Yeah, but Chaney wasn’t any good in the roles! (Except, perhaps, the Wolfman.)

Christopher Lee had a great performance as (a very thin) Mycroft in Billy Wilder’s The Private Life of Sherlock Holmes. Turns out he made another 10 movies that same year.

…gettin’ nibbled on by those Hammer Vamps! Always beautiful and showed plenty of “clea-vahge”. :stuck_out_tongue:

Quasi

Anybody ever seen The Devil Rides Out? Cheesy satanist pic with Mr. Lee as the good guy and Rocky Horror’s very own criminology expert Charles Gray as the servant of Satan.
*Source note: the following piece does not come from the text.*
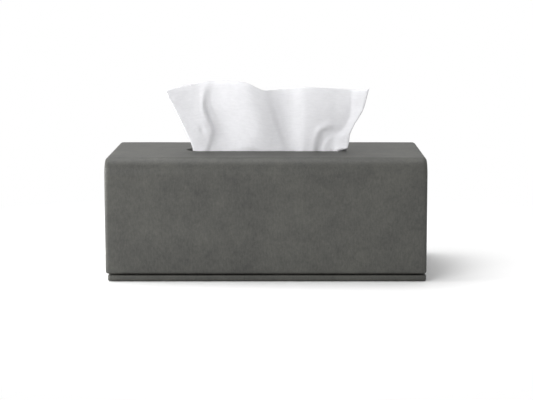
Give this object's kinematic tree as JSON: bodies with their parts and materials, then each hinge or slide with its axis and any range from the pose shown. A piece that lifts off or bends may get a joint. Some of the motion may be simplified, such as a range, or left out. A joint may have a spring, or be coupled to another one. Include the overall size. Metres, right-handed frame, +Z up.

Supporting role by Paul Eddington of “Yes, Minister”/“Yes, Prime Minister” and “The Good Life”/“Good Neighbors” fame. I’ve got it on a tape at home with Legend of Boggy Creek and Westworld. Now that’s an evening of TV if ever there was one.

Has anyone seen Mr. Lee in the film Serial as the gay motorcycle gang leader?

Nope. I meant eroticism. You know, that cheap Anne Rice garbage you find cluttering video store horror racks these days. Hate it, hate it, hate it. Hot chicks with fangs, etc.

I’ve never found the classic dracula movies all that sexy–they’ve always seemed to convey the impression to me that under the very thin veneer of beauty (if any), the gloss of sensuality is concealing a corpse and that corpse is hungry. If anything, that adds to the horror for me.